As can be seen from Fig. 3C, the abscissa represents the number of cells arranged from small to large in each dataset, the ordinate represents the running time in seconds, and the lines of different colors represent the running time of different batch corrections methods. Figure 3C(b) is an enlarged plot of the line marked by the red circle in Fig. 3C(a). There is a dotted line between 1886 and 3289 in Fig. 3C(a), because a total of 12 hours were spent on the dataset of 3289 cells using the scBatch method and did not get results, and spent around 4 hours on the dataset of 1886 cells. The running time of the scBatch method increases exponentially with the increase of the number of cells. MNN method also takes more time with the increase in the number of cells similarly, but the running time is still acceptable. Combat, Limma, and BBKNN are stable in running time. The running time of scAEQN is related to the parameters of the selected QuantNorm.
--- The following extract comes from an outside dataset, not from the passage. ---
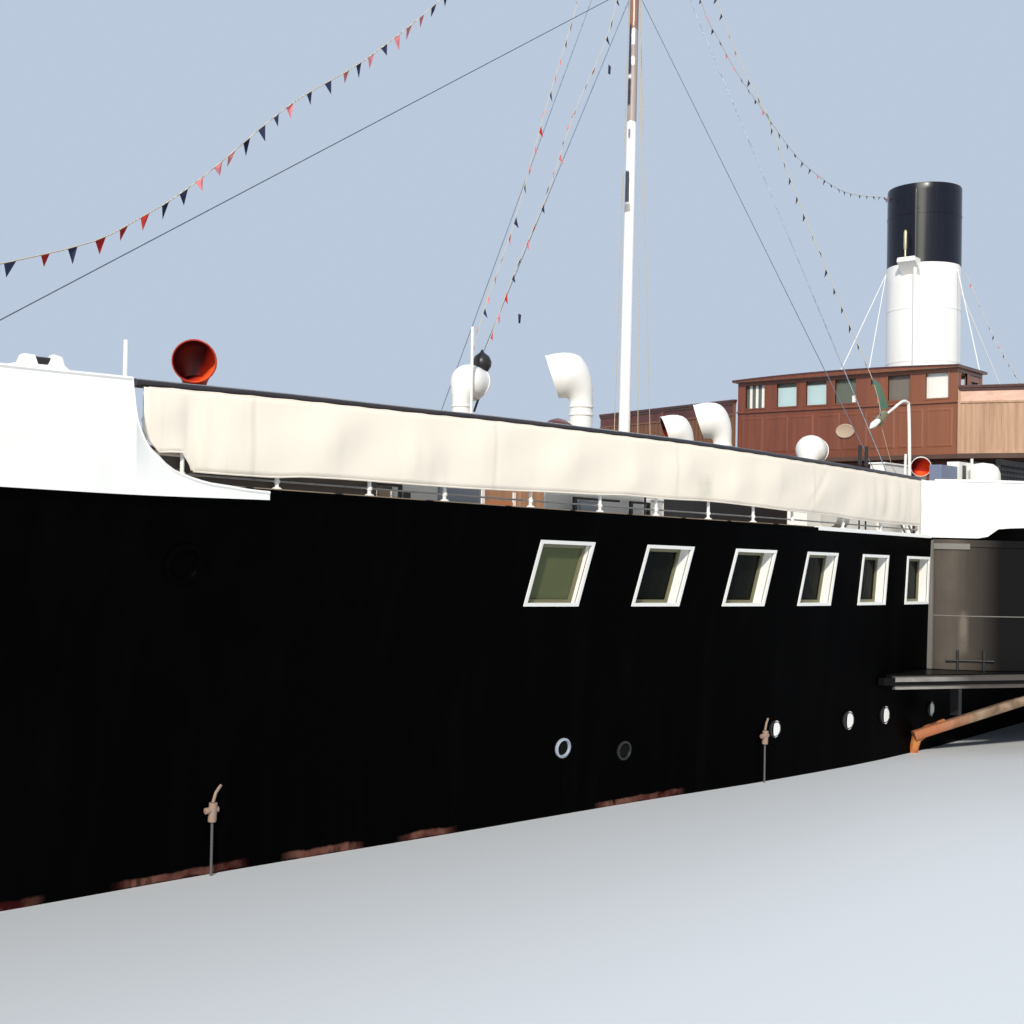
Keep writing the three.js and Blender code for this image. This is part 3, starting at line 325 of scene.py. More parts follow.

When the parameters of each dataset in scAEQN are set to “method = vectorization”, the running time of our method will increase with the increase of the number of cells, but the longest time is only a few minutes. For instance, on the dataset with 651 cells of the human pancreas from different donors, when the parameter is set to “method = row/column”, the running time for scAEQN is only six minutes. Although scAEQN is not the best in running time performance, it is still within our acceptable range.